Comparisons and Applications
Differences from Other Models
The network database model differs fundamentally from the hierarchical model in its structural flexibility. While the hierarchical model organizes data into tree-like structures where each child record has exactly one parent, enforcing one-to-many relationships, the network model extends this to arbitrary graphs, permitting records to have multiple parents and supporting many-to-many relationships.[20][16] For instance, in modeling organizational data, a hierarchical approach might assign an employee to a single department as the sole parent, whereas the network model allows that employee record to link to multiple department records simultaneously, reflecting real-world dual reporting lines without duplicating the employee data across trees.[20] This generalization from trees to graphs enables the network model to represent more complex interconnections, though it requires explicit management of links that the hierarchical model avoids through its rigid parent-child hierarchy.[16]
In contrast to the relational model, the network model relies on physical pointers and explicit links between records for navigation, rather than logical associations via shared keys and table joins.[1][21] Relationships in the network model are defined through sets—collections of owner-member record pairs—necessitating procedural traversal commands to follow these links, which can lead to redundancy if the same data must be repeated to accommodate multiple pathways.[1] The relational model, however, employs normalization techniques to eliminate such redundancy by storing data in independent tables connected declaratively through primary and foreign keys, avoiding the need for embedded pointers.[21][16]
Query paradigms further distinguish the two models: the network approach uses a procedural data manipulation language embedded in a host programming language, requiring developers to specify step-by-step navigation (e.g., finding an owner record and then iterating through its set members), without a built-in query optimizer to automate path selection.[1][21] Relational databases, by comparison, support declarative queries in SQL, where users describe desired results and the system optimizer determines efficient join execution plans.[16] This navigational rigidity in the network model contributes to lower data independence, as changes to physical pointer structures can invalidate application code, whereas the relational model's logical table abstraction insulates applications from storage details.[1][21]
Modern and Legacy Usage
Despite the standardization of SQL and the dominance of relational database management systems in the 1980s, which simplified data independence and querying compared to the navigational access of network models, the network database approach saw a sharp decline in adoption.[22][23] This shift was driven by relational systems' ability to handle complex queries more intuitively without requiring programmers to navigate explicit pointers and sets, leading to broader commercial success and easier maintenance.[24]

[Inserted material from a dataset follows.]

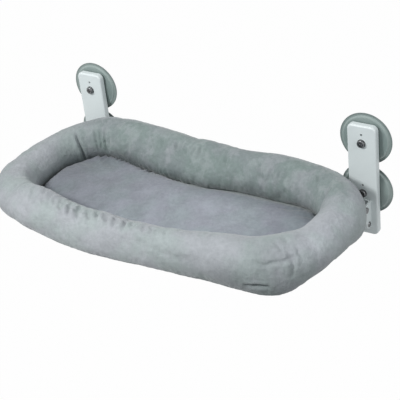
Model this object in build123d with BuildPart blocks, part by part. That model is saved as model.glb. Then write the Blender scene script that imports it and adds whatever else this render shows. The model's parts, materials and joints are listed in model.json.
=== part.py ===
"""Window mounted cat perch, in millimetres.

Two steel brackets are held on a window by four suction cups. A soft bed on a steel tube frame
hangs from a hinge low on each bracket, rests level on a stop pin and folds up towards the glass.
The origin is on the glass, midway between the four cups. +X is to the right as seen from the
room, -Y points into the room and +Z is up.
"""

import os
from math import sqrt

from build123d import *

# Suction cups: the lip lies on the glass, the neck carries a hard hub
cup_diameter = 90
cup_spacing = 92
cup_lip_width = 4
cup_lip_thickness = 1.2
cup_bevel_width = 2
cup_bevel_height = 3.4
cup_dome_height = 7.4
cup_dome_middle_height = 5.8
cup_neck_radius = 13
cup_neck_fillet = 2
cup_neck_height = 12
cup_seal_width = 8
cup_cavity_depth = 2.8

# Hub on the neck of a cup, with a nib that stops it turning in the bracket
hub_radius = 20
hub_edge = 0.8
nib_radius = 1.6
nib_offset = 15
nib_recess = 0.3

# M6 fastener of a cup: flanged nut in the neck, washer and pan head on the bracket
screw_radius = 3
screw_length = 12
screw_head_radius = 6.4
screw_head_height = 4
screw_head_edge = 1.6
recess_length = 7.5
recess_width = 1.5
recess_depth = 1.8
washer_radius = 7
washer_thickness = 1
nut_across_flats = 10
nut_height = 5.6
nut_sides = 6
nut_flange_radius = 9
nut_flange_thickness = 1.6

# Brackets: shallow pressed pans, open towards the glass
bracket_width = 50
bracket_height = 200
bracket_depth = 10
bracket_wall = 2
bracket_standoff = 18
bracket_corner_radius = 9
bracket_edge_radius = 3
bracket_top_margin = 31

# Hinge: places of the two pins, and the yoke that carries them
frame_drop = 66
hinge_reach = 18
stop_reach = 9
stop_drop = 32
yoke_gap = 22
ear_thickness = 2.5
web_thickness = 2.5
web_top_margin = 9
ear_eye_radius = 8
stop_eye_radius = 7
hinge_pin_radius = 3
hinge_pin_head_radius = 5.5
hinge_pin_head_height = 2.5
hinge_pin_head_slope = 20
hinge_pin_end = 3
clip_radius = 5
clip_thickness = 0.8
clip_offset = 0.7
clip_groove_radius = 2.3
clip_slot = 3.6
stop_pin_radius = 3
stop_pin_head_radius = 5
stop_pin_head_height = 1.8
spacer_radius = 6.5
rivet_radius = 2.4
rivet_head_radius = 4.5
rivet_head_height = 1.6
rivet_head_slope = 30
upper_rivet_drop = 13
lower_rivet_drop = 40

# Frame of the bed: round steel tube
tube_radius = 8
tube_wall = 1.2
front_overhang = 48
side_overhang = 52
cross_tube_reach = 24
tube_joint_gap = 0.3
connector_length = 120
cross_pin_radius = 1.5
cross_pin_offset = 38

# Knuckle between the hinge and a leg of the frame
knuckle_width = 12
knuckle_eye_radius = 8
heel_depth = 11
heel_below_stop = 6
heel_corner_radius = 3
collar_length = 3
spigot_length = 38
knuckle_pin_offset = 26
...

Network databases nonetheless persist in legacy mainframe environments, especially COBOL-based systems supporting mission-critical operations in sectors like banking and insurance, where high-throughput transaction processing remains essential.[25] For instance, CA IDMS, a prominent CODASYL-compliant implementation now maintained by Broadcom, continues—as of 2025—to manage structured data in financial applications requiring reliability and performance on IBM z Systems, with release notes updated in October 2025 confirming active support.[26][27] Similar usage extends to telecommunications for handling interconnected records in billing and network management, though often alongside modernization efforts to integrate with cloud analytics.[28]
Migrating from network models to relational databases presents significant challenges due to the intricate pointer-based relationships and set structures, which lack the logical independence of relational schemas and often require extensive reverse engineering to map owner-member links accurately.[29] Tools and methods, such as automated schema transformation and wrapper-based evolution, address these issues by capturing source data schemas, resolving many-to-many complexities, and ensuring data integrity during conversion, but projects can still face high costs and risks from incomplete navigational logic translation.[30][31]

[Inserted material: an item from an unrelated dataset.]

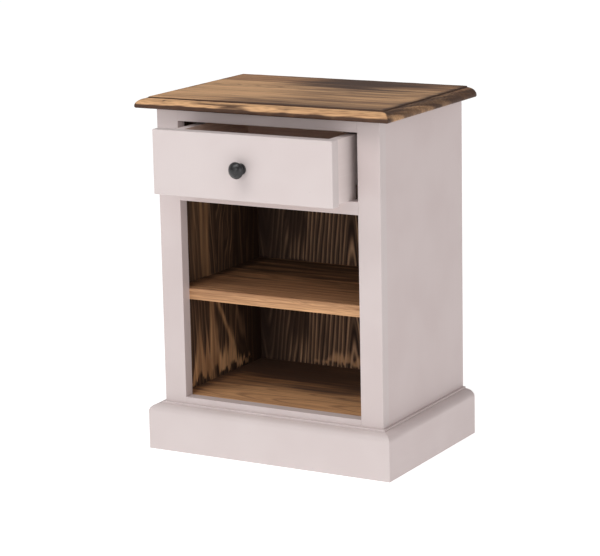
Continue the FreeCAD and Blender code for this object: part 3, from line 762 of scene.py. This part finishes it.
def make_top():
    """A grid over the top and its moulding, closed by rings that run round its lower edge."""
    xs, ys = top_grid()
    x, y = np.meshgrid(xs, ys, indexing="ij")
    surface, masks = top_surface(x, y)
    rows, columns = x.shape
    vertices = [np.stack([x, y, top_low.z + surface], -1).reshape(-1, 3)]
    faces = grid_faces(rows, columns, closed=False)
    masks = {key: [values.reshape(-1)] for key, values in masks.items()}

    # The rim runs round the grid: left side, back, right side and front.
    rim = [(0, j) for j in range(columns)] + [(i, columns - 1) for i in range(1, rows)]
    rim += [(rows - 1, j) for j in range(columns - 2, -1, -1)]
    rim += [(i, 0) for i in range(rows - 2, 0, -1)]
    rim_places = [i * columns + j for i, j in rim]
    count = len(rim)

    # Each ring lies inwards of the edge and above the underside: first one on the straight
    # edge, then those of the rounded nose.
    rings = [(0.0, ovolo_base * 0.6 + nose_radius * 0.4)]
    rings += [(nose_radius * (1 - math.cos(a)), nose_radius * (1 - math.sin(a)))
              for a in np.linspace(0, math.pi / 2, 5)]
    previous = rim_places
    offset = rows * columns
    for inwards, height in rings:
        left, right = top_low.x + inwards, top_high.x - inwards
        front = top_low.y + inwards
        vertices.append(np.array([(min(max(xs[i], left), right), max(ys[j], front),
                                   top_low.z + height) for i, j in rim]))
        here = list(range(offset, offset + count))
        for k in range(count):
            n = (k + 1) % count
            faces.append((previous[k], here[k], here[n], previous[n]))
        previous = here
        offset += count
        # The rings take the masks of the grid's rim, so the nose along the front and sides carries
        # the painted shadow of the outer edge.
        for values in masks.values():
            values.append(values[0][rim_places])
    faces.append(tuple(previous))
    masks = {key: np.concatenate(values) for key, values in masks.items()}
    top = new_piece("top_board", np.concatenate(vertices), faces, "case", top_wood,
                    ["top_panel"], masks)
    close_up(top.data, merge=0.001 * MM, sharp=50)


make_top()


# The knob, turned about its axis

def quarter(steps):
    """Angles of a quarter turn."""
    return [share * math.pi / 2 for share in np.linspace(0, 1, steps)]


def knob_profile():
    """Radii and distances from the drawer front, in millimetres: a foot, a waist and a dome."""
    foot, waist, head = 8.0, 5.25, 13.75
    length = 24.0
    dome_height = 8.0
    profile = [(0.0, 0.0), (9.4, 0.0), (9.5, 0.2), (9.5, 1.3), (9.3, 2.1), (8.8, 2.75), (foot, 3.0)]
    for angle in quarter(9)[1:]:
        profile.append((foot - (foot - waist) * math.sin(angle), 7.0 - 4.0 * math.cos(angle)))
    profile.append((waist, 9.4))
    for angle in quarter(11):
        profile.append((waist + (head - waist) * math.sin(angle), 16.0 - 4.5 * math.cos(angle)))
    dome_radius = (head ** 2 + dome_height ** 2) / (2 * dome_height)
    limit = math.asin(head / dome_radius)
    for share in np.linspace(1, 0, 17)[1:]:
        angle = share * limit
        profile.append((dome_radius * math.sin(angle),
                        length - dome_radius * (1 - math.cos(angle))))
    return profile, head


def make_knob():
    """The knob, with a slightly uneven forged surface."""
    centre = (knob_low + knob_high) / 2
    length = knob_high.y - knob_low.y
    profile, head = knob_profile()
    scale = (knob_high.x - knob_low.x) / 2 / (head * MM)
    turns = 96
    vertices = []
    for radius, out in profile:
        for k in range(turns):
            angle = 2 * math.pi * k / turns
            forged = 0.05 * (noise(np.float64(k / 6.0), np.float64(out / 2.0), seed=4.0) - 1.0)
            r = max(radius + forged, 0.0) * MM * scale if radius > 0 else 0.0
            vertices.append((centre.x + r * math.cos(angle), knob_high.y - min(out * MM, length),
                             centre.z + r * math.sin(angle)))
    faces = grid_faces(len(profile), turns, closed=True)
    knob = new_piece("turned_knob", vertices, faces, "drawer", iron, ["knob"])
    close_up(knob.data, merge=0.01 * MM, sharp=60)


make_knob()


# Finishes of the CAD pieces that stay

node_finish = {
    shaded_paint_upright: ["left_stile", "right_stile"],
    shaded_paint_rail: ["top_rail", "mid_rail", "bottom_rail"],
    paint_across: ["plinth_front", "drawer_front"],
    shaded_paint_deep: ["left_plinth_side", "right_plinth_side"],
    drawer_side_wood: ["left_drawer_side", "right_drawer_side"],
    drawer_cross_wood: ["drawer_box_front", "drawer_back"],
    ply_wood: ["drawer_bottom"],
    bare_x: ["rear_rail"],
    bare_y: ["left_floor_cleat", "right_floor_cleat", "left_drawer_stop", "right_drawer_stop"],
    dark_stain_and_shade_y: ["left_runner", "right_runner", "left_guide", "right_guide",
             "left_kicker", "right_kicker"],
    dowel_x: ["frame_dowels", "shelf_dowels", "floor_dowels", "rear_rail_dowels", "box_dowels"],
    dowel_y: ["stile_dowels"],
    zinc: ["cleat_screws", "runner_screws", "guide_screws", "stop_screws", "kicker_screws",
           "top_screws", "rear_top_screws", "plinth_side_screws", "plinth_front_screws",
           "knob_screw", "front_screws"],
    wire: ["back_nails", "bottom_nails"],
}
for material, names in node_finish.items():
    for name in names:
        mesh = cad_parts[name].data
        mesh.materials.clear()
        mesh.materials.append(material)


# Studio: floor, lights and camera

def grey(value):
    """A neutral colour."""
    return (value, value, value, 1)


def make_floor():
    """A pale, faintly clouded floor with a soft glow of its own, just under the plinth."""
    size = 40.0
    finish = Finish("studio_floor")
    finish.shader.inputs["Emission Color"].default_value = grey(1)
    finish.shader.inputs["Emission Strength"].default_value = 0.84
    cloud = finish.speckle(even(0.7), detail=2.0)
    finish.coat(finish.blend(cloud, grey(0.46), grey(0.48)), 0.8)
    mesh = bpy.data.meshes.new("studio_floor")
    corners = [(-size, -size, 0), (size, -size, 0), (size, size, 0), (-size, size, 0)]
    mesh.from_pydata(corners, [], [(0, 1, 2, 3)])
    floor = bpy.data.objects.new("studio_floor", mesh)
    floor.location.z = -0.2 * MM
    bpy.context.scene.collection.objects.link(floor)
    mesh.materials.append(finish.material)


def area_light(name, position, size, energy):
    """A round soft light that points at the middle of the case."""
    target = Vector((0.0, 0.04, 0.32))
    lamp = bpy.data.lights.new(name, "AREA")
    lamp.shape = "DISK"
    lamp.size = size
    lamp.energy = energy
    light = bpy.data.objects.new(name, lamp)
    light.location = position
    light.rotation_euler = (target - Vector(position)).to_track_quat("-Z", "Y").to_euler()
    bpy.context.scene.collection.objects.link(light)


def make_world():
    """Even light from all round."""
    world = bpy.data.worlds.new("studio")
    world.use_nodes = True
    background = world.node_tree.nodes["Background"]
    background.inputs["Color"].default_value = grey(1)
    background.inputs["Strength"].default_value = 0.37
    bpy.context.scene.world = world


def make_camera():
    """A long lens from the front right, a little above the top."""
    yaw = math.radians(29.633)
    pitch = math.radians(12.327)
    roll = math.radians(-1.1605)
    back = Vector((math.sin(yaw) * math.cos(pitch), -math.cos(yaw) * math.cos(pitch),
                   math.sin(pitch)))
    right = Vector((math.cos(yaw), math.sin(yaw), 0))
    up = back.cross(right)
    turned_right = right * math.cos(roll) + up * math.sin(roll)
    turned_up = up * math.cos(roll) - right * math.sin(roll)
    matrix = Matrix((turned_right, turned_up, back)).transposed().to_4x4()
    matrix.translation = Vector((1.904908, stile_low.y - 3.246202, 1.132360))
    lens = bpy.data.cameras.new("camera")
    lens.lens = 141.854
    lens.sensor_width = 36.0
    lens.clip_end = 200.0
    camera = bpy.data.objects.new("camera", lens)
    camera.matrix_world = matrix
    bpy.context.scene.collection.objects.link(camera)
    bpy.context.scene.camera = camera


make_floor()
area_light("key_light", (-1.7, -2.7, 3.7), size=1.8, energy=36.0)
area_light("top_light", (-0.1, -1.9, 3.9), size=1.6, energy=34.0)
area_light("front_light", (0.2, -3.6, 1.4), size=1.4, energy=16.0)
area_light("side_light", (3.0, -2.0, 1.2), size=1.6, energy=16.0)
make_world()
bpy.context.scene.view_settings.view_transform = "Standard"
make_camera()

In modern contexts, the network model's emphasis on explicit connectivity has influenced hybrid integrations within NoSQL graph databases, where concepts like record sets prefigure node-edge representations for complex relationship modeling, as seen in systems like Neo4j that build on graph theory while echoing CODASYL's flexible navigation.[32] Niche revivals appear in embedded systems, where the model's efficient, low-overhead pointer traversal suits resource-constrained environments, such as real-time IoT devices combining network-like structures with relational features for optimized data access.[33]